NEW YORK–(BUSINESS WIRE)–Trepont Acquisition Corp I (the “Company”) announced today that it priced its initial public offering of 20,000,000 units at $10.00 per unit. The units are expected to be listed on the New York Stock Exchange (“NYSE”) and trade under the ticker symbol “TACA.U” beginning on December 2, 2020. Each unit consists of one Class A ordinary share and one-half of one redeemable warrant. Each whole warrant entitles the holder thereof to purchase one Class A ordinary share at a price of $11.50 per share. Only whole warrants are exercisable. Once the securities comprising the units begin separate trading, the Class A ordinary shares and redeemable warrants are expected to be listed on NYSE under the symbols “TACA” and “TACA.WS,” respectively.
The Company was formed for the purpose of effecting a merger, amalgamation, share exchange, asset acquisition, share purchase, reorganization or similar business combination with one or more businesses. The Company intends to focus on businesses that operate in enterprise & disruptive software, communications, artificial intelligence, machine learning, data analytics 5G, IoT, services and related sectors. Our management team is led by our Co-Founders Arun Sarin, the Chairman of the Board, who was previously Chief Executive Officer of Vodafone Group plc, and Ori Sasson, our Chief Executive Officer and Chief Financial Officer, who was previously the founder and Chief Executive Officer of Scopus and Chief Executive Officer of Genesys Telecommunications Laboratories. Our Co-Founders have over six decades of combined experience leading, advising and investing in public and private technology and telecommunications businesses.
Credit Suisse is acting as the sole book-running manager of the offering.
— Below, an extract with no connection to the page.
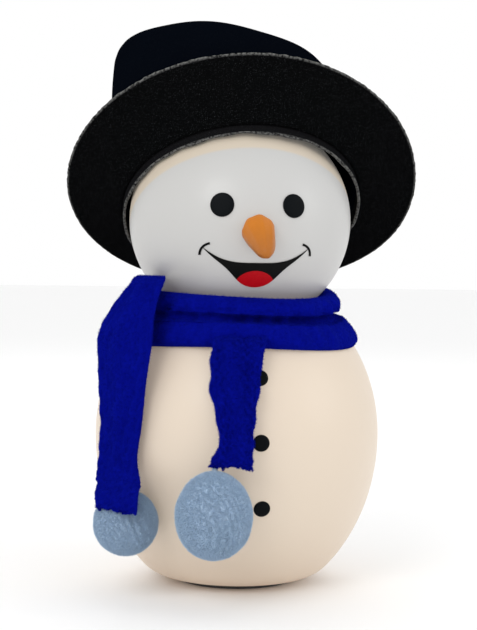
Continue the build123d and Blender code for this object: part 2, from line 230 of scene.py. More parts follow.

The Company has granted the underwriters a 45-day option to purchase up to an additional 3,000,000 units at the initial public offering price to cover over-allotments, if any.
The offering is being made only by means of a prospectus. When available, copies of the prospectus may be obtained from Credit Suisse Securities (USA) LLC, Attn: Prospectus Department, 6933 Louis Stephens Drive, Morrisville, North Carolina 27560, Telephone: 1-800-221-1037, Email: email@example.com.
A registration statement relating to the securities has been declared effective by the U.S. Securities and Exchange Commission (the “SEC”) on December 1, 2020. This press release shall not constitute an offer to sell or the solicitation of an offer to buy, nor shall there be any sale of these securities in any state or jurisdiction in which such offer, solicitation or sale would be unlawful prior to registration or qualification under the securities laws of any such state or jurisdiction.
This press release contains statements that constitute “forward-looking statements,” including with respect to the proposed initial public offering and the anticipated use of the net proceeds. No assurance can be given that the offering discussed above will be completed on the terms described, or at all, or that the net proceeds of the offering will be used as indicated. Forward-looking statements are subject to numerous conditions, many of which are beyond the control of the Company, including those set forth in the Risk Factors section of the Company’s registration statement and preliminary prospectus for the Company’s offering filed with the SEC. Copies of these documents are available on the SEC’s website, www.sec.gov. The Company undertakes no obligation to update these statements for revisions or changes after the date of this release, except as required by law.